Korngold no pudo regenerar el romanticismo en Europa, donde a finales de los años ‘20 la belleza de Heliane era juzgada anacrónica. Su oportunidad estaba al otro lado del Atlántico, en una cultura distinta, ajena a las veleidades expresionistas y modernistas que campaban en el viejo continente. Antes de hacer las maletas, Korngold debió sentir una punzada en su orgullo: su fantasía romántica había sido desmerecida por la misma crítica que jaleaba las óperas “canallas” de Kurt Weill y de Ernest Krenek, representativas de la época de Weimar, permeable a los ritmos de cabaret y el jazz; el nuevo escenario del teatro musical estaba dominado, además, por el expresionismo y el compromiso social; entretanto, el dodecafonismo libraba aquí y allí sus ásperas batallas, destinadas a no ganarse más allá de los cotos de caza habilitados al efecto. De este magma solo saldrá triunfante Alban Berg, otro vienés ultrarromántico que, como Korngold, sabía mantener el esnobismo a raya.


II.

Contra la opinión más extendida, la posición de Korngold frente a las nuevas corrientes no era de hostilidad, sino de indiferencia. Si a continuación recaló en la opereta fue por razones más poderosas que la decepción causada por el estreno de Heliane: quería seguir explorando la relación entre música y teatro (crucial para su futuro trabajo en el cine); por otro lado, necesitaba independizarse de su progenitor, una versión judía y perfeccionada de los padres-empresarios que quisieron controlar no solo las carreras, sino las vidas de W. A. Mozart y Clara Schumann.
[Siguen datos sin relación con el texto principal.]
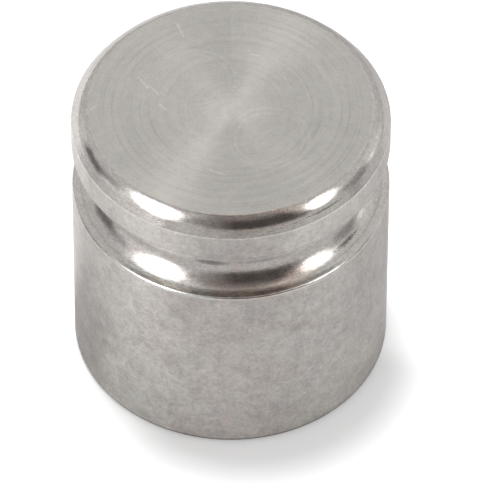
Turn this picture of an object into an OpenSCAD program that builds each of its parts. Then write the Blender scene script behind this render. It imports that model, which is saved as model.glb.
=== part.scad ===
// Cylindrical calibration weight, turned from one bar of stainless steel:
// a plain body, a grip groove below the top, and a head with a polished round edge.
// Millimetres, +Z up. The origin is the centre of the face that it rests on.

/* [Body] */
// Diameter of the body
body_d = 20.2; // [18:0.1:40]
// Height of the body, from the resting face up to the shoulder
body_h = 14; // [4:0.1:40]
// Radius of the edge around the resting face
foot_edge_r = 0.3; // [0:0.05:1.5]
// Radius of the shoulder's outer edge
shoulder_edge_r = 0.2; // [0:0.05:0.8]

/* [Grip groove] */
// Height of the groove, from the shoulder up to the underside of the head
groove_h = 3.5; // [1:0.1:12]
// Diameter of the neck at the bottom of the groove
neck_d = 16.2; // [3:0.1:17.4]
// Radius of the cove that rises from the shoulder to the neck. Where it is wider than
// the shoulder, it meets the shoulder's edge at a slope.
lower_cove_r = 2.4; // [0:0.05:4]
// Radius of the cove between the neck and the underside of the head
upper_cove_r = 1.15; // [0:0.05:2.5]

/* [Head] */
// Diameter of the head
head_d = 20.2; // [18:0.1:40]
// Height of the head
head_h = 3.2; // [2:0.05:20]
// Height of the head's side, from the underside up to the bevel
head_side_h = 2.15; // [0.5:0.05:18]
// Radius of the soft corner between that side and the bevel
head_side_edge_r = 0.15; // [0:0.05:0.6]
// Slope of the bevel between the head's side and the round edge, from upright
head_bevel_angle = 37; // [10:1:60]
// Radius of the polished round edge between the bevel and the top face
head_edge_r = 1.85; // [0.2:0.05:3]
// Angle at which the round edge meets the top face, because the face is turned flat last
head_edge_angle = 22; // [0:1:28]
// Radius of the soft rim between the round edge and the top face
head_rim_r = 0.4; // [0:0.05:1]
// Radius of the head's lower edge
head_lower_edge_r = 0.4; // [0:0.05:1.2]

/* [Hidden] */
$fn = 180;

// Where two rounds touch, one of them is this much larger, so that they cross and leave
// no sliver between them
touch = 0.0002;

head_z = body_h + groove_h;
total_h = head_z + head_h;
shoulder_w = (body_d - neck_d) / 2;
head_overhang = (head_d - neck_d) / 2;

// What a round may take of a wall that it shares with one other round
function share(want, other, wall) = want + other <= wall ? want : wall * want / (want + other);

foot_r = min(share(foot_edge_r, shoulder_edge_r, body_h), body_d / 2);
shoulder_r = min(share(shoulder_edge_r, foot_edge_r, body_h), shoulder_w);
underside_r = min(head_lower_edge_r, head_side_h,
                  share(head_lower_edge_r, upper_cove_r, head_overhang));
upper_cove = min(upper_cove_r, groove_h / 2,
                 share(upper_cove_r, head_lower_edge_r, head_overhang));

// The lower cove may take what the upper one leaves of the groove's height. Its circle
// touches the neck, and the shoulder or the round of the shoulder's edge.
cove_h = groove_h - upper_cove;
widest_cove = cove_h + shoulder_r >= shoulder_w
    ? (pow(cove_h + shoulder_r, 2) + pow(shoulder_w, 2)) / (2 * shoulder_w) - shoulder_r
    : cove_h;
lower_cove = min(lower_cove_r, widest_cove);
cove_x = neck_d / 2 + lower_cove;
flank_run = max(cove_x + shoulder_r - body_d / 2, 0);
flank_angle = acos(flank_run / (lower_cove + shoulder_r + 0.000001));
cove_z = flank_run > 0
    ? body_h - shoulder_r + (lower_cove + shoulder_r) * sin(flank_angle)
    : body_h + lower_cove;
flank_x = flank_run > 0 ? body_d / 2 - shoulder_r + shoulder_r * cos(flank_angle) : cove_x;

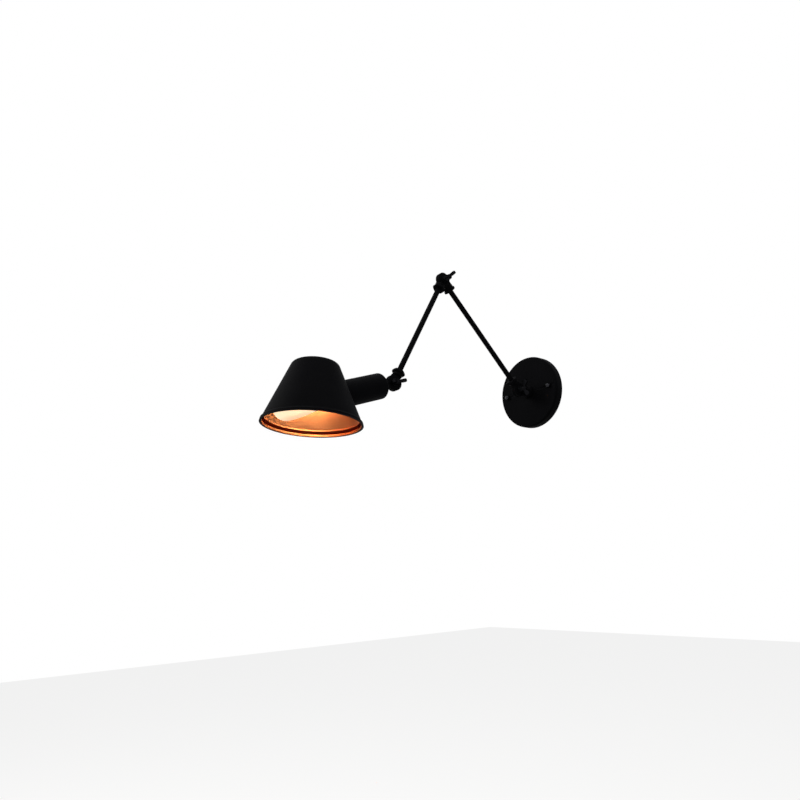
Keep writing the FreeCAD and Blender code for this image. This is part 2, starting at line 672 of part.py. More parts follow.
def build_socket():
    """The knuckle, cup and lampholder that carry the shade and the bulb."""
    neck = neck_outline("cup_start")
    knuckle("head_knuckle", 1, HEAD, neck, [
        ("nipple_bore / 2", "arm_tube_start", "head_nipple_start"),
        (NIPPLE_THREAD, "head_nipple_start", "cup_start + neck_edge")])
    node("head_nipple", turned("head_pipe", ring("nipple_bore / 2", "nipple_dia / 2", "head_nipple_start",
                                                 "holder_cap_start + holder_cap_floor")), HEAD)
    floor = "cup_start + cup_end_wall"
    node("head_lock_nut", hexagon("head_nut", "thin_nut_across_flats", floor, f"{floor} + thin_nut_height",
                                  NIPPLE_THREAD), HEAD)

    outer, corner, wall = "cup_dia / 2", "cup_corner_radius", "cup_wall"
    past = "cup_reach + cup_dia / 2"
    hole = "nipple_dia / 2 + cup_hole_clearance"
    shell = turned("cup_shell", [
        (hole, "cup_start"), (f"{outer} - {corner}", "cup_start"),
        (outer, f"cup_start + {corner}", corner, -1), (outer, past), (f"{outer} - {wall}", past),
        (f"{outer} - {wall}", f"cup_start + {corner}"),
        (f"{outer} - {corner}", floor, f"{corner} - {wall}", 1), (hole, floor)], HEAD)
    cone = bind(DOC.addObject("Part::Cone", "cup_mouth_cone"), Radius1="shade_cone_dia / 2",
                Radius2="shade_top_dia / 2", Height=CONE_RISE)
    cone.Placement = shade_frame().multiply(place(z="shade_cone_start"))
    node("socket_cup", cut("cup_cut", shell, [cone]))

    radius, inside = "holder_cap_dia / 2", "holder_cap_dia / 2 - holder_cap_wall"
    start, top = "holder_cap_start", f"{HOLDER_BACK}"
    node("lampholder_cap", turned("holder_cap", [
        (NIPPLE_THREAD, start), (f"{radius} - holder_cap_wall", start),
        (radius, f"{start} + holder_cap_wall"),
        (radius, top), (inside, top), (inside, f"{start} + holder_cap_floor"),
        (NIPPLE_THREAD, f"{start} + holder_cap_floor")]), HEAD)
    body, chamber = "holder_dia / 2", "holder_chamber_dia / 2"
    bore = f"{SHELL_OUTER} + thread_clearance"
    shell_top = f"{HOLDER_FLOOR} + shell_length"
    node("lampholder_body", turned("holder_body", [
        (chamber, HOLDER_BACK), (body, HOLDER_BACK), (body, HOLDER_FRONT),
        ("holder_mouth_dia / 2", HOLDER_FRONT), ("holder_mouth_dia / 2", shell_top),
        (bore, shell_top), (bore, HOLDER_FLOOR), (0, HOLDER_FLOOR),
        (0, f"{HOLDER_FLOOR} - holder_floor"), (chamber, f"{HOLDER_FLOOR} - holder_floor")]), HEAD)
    node("lampholder_screw_shell", turned("holder_shell", ring(
        SHELL_INNER, SHELL_OUTER, HOLDER_FLOOR, shell_top)), HEAD)
    node("lampholder_contact", turned("holder_contact", ring(
        0, "contact_dia / 2", HOLDER_FLOOR, BULB_SEAT)), HEAD)
    seat = str(ring_seat())
    node("shade_ring", turned("shade_ring_body", ring(
        "holder_dia / 2 + thread_clearance", "shade_ring_dia / 2", seat,
        f"{seat} + shade_ring_thickness")), HEAD)


def build_shade():
    """The spun shade: cone, rounded shoulder, closed top and a flared band with a rolled edge."""
    wall = "shade_wall"
    slope = f"({wall} / {CONE_COS})"
    shrink = f"({wall} * (1 - {CONE_SIN}) / {CONE_COS})"
    bend = f"({CONE_COS} / (1 - {CONE_SIN}))"
    outer_top, inner_top = "shade_top_dia / 2", f"(shade_top_dia / 2 - {shrink})"
    outer_run, inner_run = "shade_shoulder_length", f"(shade_shoulder_length - {shrink})"
    roof, ceiling = "shade_height", f"(shade_height - {wall})"
    band, flare = "shade_band_dia / 2", "shade_flare_radius"
    inside = f"(shade_cone_dia / 2 - {slope})"
    lip, roll, edge = "(shade_rim_dia / 2 - shade_roll_width)", "shade_roll_height", "shade_roll_edge"
    shell = turned("shade_shell", [
        ("shade_rim_dia / 2", 0), (band, "shade_band_height"),
        ("shade_cone_dia / 2", "shade_cone_start", flare, 1),
        (f"{outer_top} + {outer_run} * {CONE_SIN}", f"{roof} - {outer_run} * {CONE_COS}"),
        (f"{outer_top} - {outer_run}", roof, f"{outer_run} * {bend}", -1), (0, roof), (0, ceiling),
        (f"{inner_top} - {inner_run}", ceiling),
        (f"{inner_top} + {inner_run} * {CONE_SIN}", f"{ceiling} - {inner_run} * {CONE_COS}",
         f"{inner_run} * {bend}", 1),
        (f"{inside} - shade_bead_height * {CONE_RUN} / {CONE_RISE}", "shade_cone_start + shade_bead_height"),
        (f"{inside} - shade_bead_depth", "shade_cone_start + shade_bead_height / 2"),
        (f"{inside} - shade_bead_depth", "shade_cone_start"), (inside, "shade_cone_start"),
        (f"{band} - {wall}", roll, flare, -1), (f"{lip} + {edge}", roll),
        (lip, f"{roll} - {edge}", edge, -1), (lip, edge), (f"{lip} + {edge}", 0, edge, -1)], shade_frame())
    hole = rod("shade_side_hole", "holder_dia / 2 + shade_hole_clearance", "cup_reach - cup_dia / 4",
               "cup_reach + cup_dia / 4", HEAD)
    node("shade", cut("shade_cut", shell, [hole]))


def build_bulb():
    """A small frosted pear bulb on a screw cap."""
    insulator = f"({BULB_SEAT} + bulb_button_height)"
    cap = f"({insulator} + bulb_insulator_height)"
    cap_top = f"({cap} + bulb_cap_length)"
    tip = f"({cap_top} + bulb_glass_length)"
    neck, belly, wall = "bulb_neck_dia / 2", "bulb_glass_dia / 2", "bulb_glass_wall"
    stem = "(bulb_cap_dia / 2 - bulb_cap_wall)"
    node("bulb_contact", turned("bulb_button", ring(0, "bulb_button_dia / 2", BULB_SEAT, insulator)), HEAD)
    node("bulb_insulator", turned("bulb_insulator_cone", [
        (0, insulator), ("bulb_insulator_small_dia / 2", insulator), ("bulb_insulator_large_dia / 2", cap),
        (0, cap)]), HEAD)
    shell, inside = "bulb_cap_dia / 2", "bulb_cap_dia / 2 - bulb_cap_wall"
    node("bulb_cap", turned("bulb_cap_shell", [
        (0, cap), (shell, cap), (shell, cap_top), (inside, cap_top), (inside, f"{cap} + bulb_cap_wall"),
        (0, f"{cap} + bulb_cap_wall")]), HEAD)
    shoulder, equator = f"({cap_top} + bulb_neck_rise)", f"({tip} - {belly})"
    run, rise = f"({belly} - {neck})", f"({equator} - {shoulder})"
    flank = f"({run} ^ 2 + {rise} ^ 2) / 2 / {run}"
    node("bulb_glass", turned("bulb_envelope", [
        (stem, f"{cap_top} - bulb_neck_overlap"), (stem, cap_top), (neck, shoulder),
        (belly, equator, flank, -1), (0, tip, belly, -1), (0, f"{tip} - {wall}"),
        (f"{belly} - {wall}", equator, f"{belly} - {wall}", 1), (f"{neck} - {wall}", shoulder, flank, 1),
        (f"{stem} - {wall}", cap_top), (f"{stem} - {wall}", f"{cap_top} - bulb_neck_overlap")]), HEAD)


# ---------------------------------------------------------------- assembly
def check_and_write():
    """Stop at any failed object or shape, then write one STEP file for each node."""
    DOC.recompute()
    failed = [thing.Label for thing in DOC.Objects if {"Invalid", "Error"} & set(thing.State)]
    if failed:
        raise RuntimeError(f"these objects failed: {failed}")
    for thing in NODES:
        if thing.Shape.isNull() or not thing.Shape.isValid() or not thing.Shape.Solids:
            raise RuntimeError(f"{thing.Label} has no valid solid")
    os.makedirs("parts", exist_ok=True)
    for thing in NODES:
        thing.Shape.exportStep(os.path.join("parts", thing.Label + ".step"))
        print(f"{thing.Label}: {len(thing.Shape.Solids)} solid, {thing.Shape.Volume:.1f} mm3")


build_canopy()
build_wall_bar()
build_terminal_block()
build_base_stem()
hinge_hardware("base_hinge", BASE_PIVOT, SPRING_COUNT, "base_wing_angle")
build_arm("arm_one", 1, ARM_ONE, "arm_one_length", "lower", "upper")
hinge_hardware("elbow_hinge", ELBOW, SPRING_COUNT, "elbow_wing_angle")
build_arm("arm_two", -1, ARM_TWO, "arm_two_length", "upper", "lower")
hinge_hardware("head_hinge", WRIST, 0, "head_wing_angle")
build_socket()
build_shade()
build_bulb()
check_and_write()
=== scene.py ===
# Swing arm wall sconce: the visible pieces, their finishes and the studio.
# Lengths in the code are millimetres until a mesh is placed; Blender's own are metres.
import json
import math

import bmesh
import bpy
from mathutils import Matrix, Vector

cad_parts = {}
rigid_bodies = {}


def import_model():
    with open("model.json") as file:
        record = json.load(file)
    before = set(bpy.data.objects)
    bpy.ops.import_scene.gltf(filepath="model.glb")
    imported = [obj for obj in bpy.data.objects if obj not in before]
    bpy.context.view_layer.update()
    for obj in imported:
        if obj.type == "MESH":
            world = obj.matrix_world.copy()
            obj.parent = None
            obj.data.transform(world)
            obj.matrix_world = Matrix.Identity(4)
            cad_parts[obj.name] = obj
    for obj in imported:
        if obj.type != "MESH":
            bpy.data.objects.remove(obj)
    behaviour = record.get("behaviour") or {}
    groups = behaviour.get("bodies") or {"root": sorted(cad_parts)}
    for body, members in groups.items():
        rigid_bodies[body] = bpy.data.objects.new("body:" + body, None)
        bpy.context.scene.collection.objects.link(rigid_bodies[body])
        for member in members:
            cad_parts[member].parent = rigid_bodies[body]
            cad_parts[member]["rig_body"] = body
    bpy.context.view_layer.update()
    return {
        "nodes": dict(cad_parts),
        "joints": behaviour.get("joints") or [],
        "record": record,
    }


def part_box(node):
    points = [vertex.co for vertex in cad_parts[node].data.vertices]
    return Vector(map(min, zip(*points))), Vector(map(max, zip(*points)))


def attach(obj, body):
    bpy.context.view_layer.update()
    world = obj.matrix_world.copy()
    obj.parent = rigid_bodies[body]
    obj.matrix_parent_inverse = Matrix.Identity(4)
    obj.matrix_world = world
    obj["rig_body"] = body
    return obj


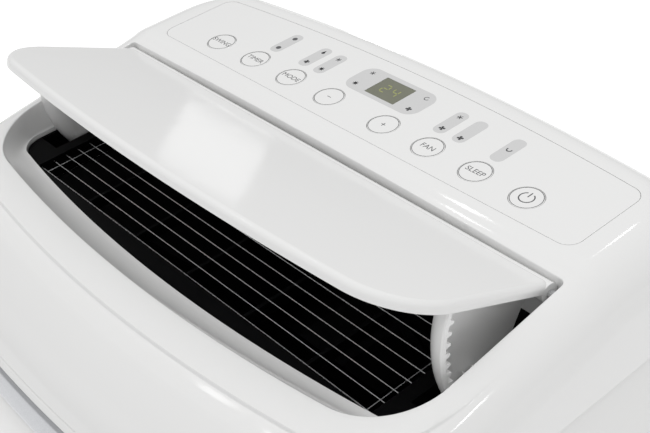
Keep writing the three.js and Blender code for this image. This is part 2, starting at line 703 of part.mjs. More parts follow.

Gracias a su experiencia en los escenarios, Korngold sentaría las bases de la composición de música para el cine. Y si en Europa había perdido adeptos por componer una música exuberante y apasionada, en América los ganaría por el mismo motivo. Ahora bien, al trasladar su concepto musical a la cultura estadounidense y a su principal industria de entretenimiento, se produce una metamorfosis: el joven que en Viena había producido densos y complejos dramas (conociendo la pasión antes de experimentarla, pues el artista iba por delante de la persona), se transforma al llegar a Hollywood, donde su romanticismo se viste con nuevas galas.